In a blow to the mortgage-lending community, last week saw the finalization of changes in the Alternative Mortgage Transaction Parity Act (AMTPA) by the Office of Thrift Supervision (OTS). The move is seen limiting the geographic diversity of loan pools for home equity and nonprime mortgage product as well as reducing liquidity in the ABS market, which in turn may be passed along to consumers.

The impact of the ruling will likely be reduced demand for portfolios in the red hot whole-loan market, due to a reduction in the available cash flows to structure net-interest margin (NIM) offerings. "The less that can be squeezed out of a NIM, the less of a premium someone would pay for a portfolio," a trader said. "But as for lenders, they would have to adapt."

After sifting through 298 comment letters, the OTS, including the two-cents of ABS issuers Option One Mortgage, New Century Financial, Conseco Finance; industry association Mortgage Bankers Association of America (MBAA) and Senate Banking, Housing and Urban Affairs committee chairman Paul Sarbanes (D-Md.), the regulatory arm of the U.S. Dept. of the Treasury, gave states the power to decide policy on prepayment and late-fee charges assessed by non-federally-chartered housing lenders - essentially un-evening the playing field for state-chartered lenders.

In its comment letter, New Century argued that "the Proposed Rule will have the unintended consequences of placing state housing creditors at a competitive disadvantage, increasing their compliance costs and dampening secondary market demand for their products."

Option One makes a similar case that late fees are necessary in attracting investors in ABS backed by riskier non-prime mortgages: "Inclusion of a pre-payment charge feature in loans provides secondary market investors with greater certainty about their return on investment, which makes loan portfolios containing the prepayment feature a more attractive investment."

Of course the MBAA defended its constituency, saying in essence that this rule was a Band-Aid being put on a bleeding hemorrhage. "The persistence of the predatory' lending problem is rooted in factors that need to be addressed through a fundamental reform of existing mortgage laws, a serious commitment to financial education, and very aggressive enforcement of existing laws."

In the end, however, the opinion of Senator Sarbanes swayed regulators the most in allowing states to oversee such charges.
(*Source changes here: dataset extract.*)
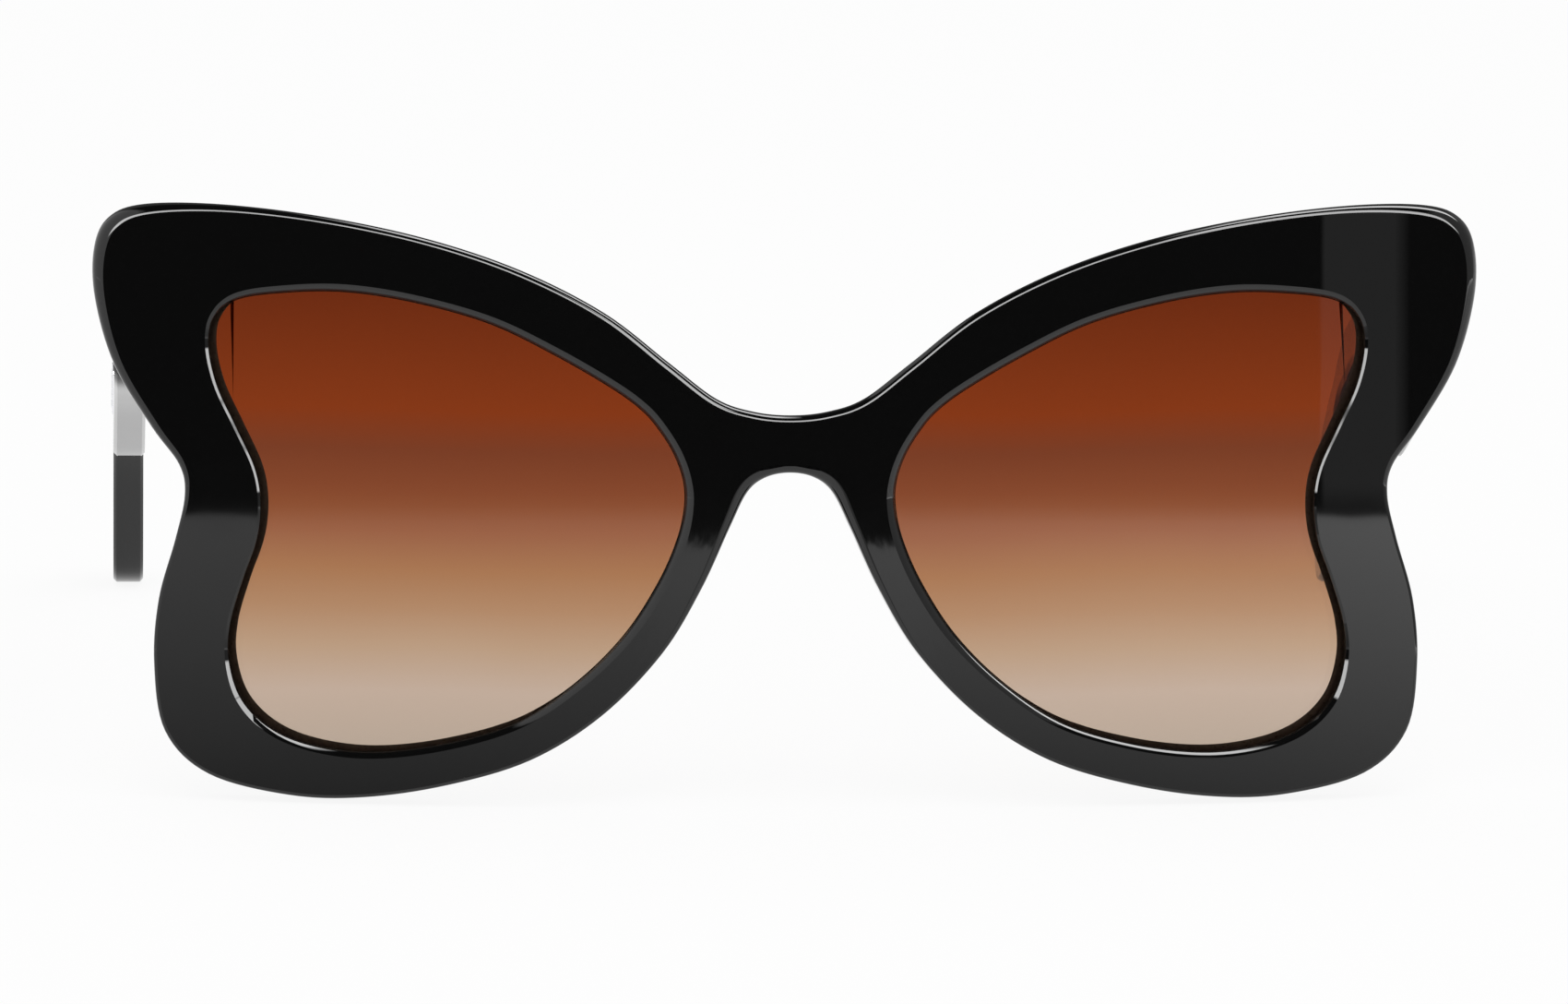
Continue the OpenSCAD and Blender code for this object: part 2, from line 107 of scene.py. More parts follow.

In his comment letter, dated July 26, Sarbanes described "lending characterized by very high interest rate loans, high up-front fees financed into the loan, and egregious prepayment penalties which prevent borrowers from refinancing into lower rate loans with other lenders."

Sarbanes noted that these laws were initially enacted during the mortgage crisis of the early 1980's. He added that the Parity Act is antiquated in that its intention was to spur ARM origination. But the evolution of alternative mortgage product, Sarbanes argues, led to the growth of non-federally chartered non-prime lenders, which have abused the Parity Act.

"These practices snip equity from homes and can often lead to foreclosure. There are virtually no limits on the charging of prepayment fees under Federal law. However, numerous states have enacted legislation restricting abusive and exorbitant prepayment penalties and late fees," he sums in his letter.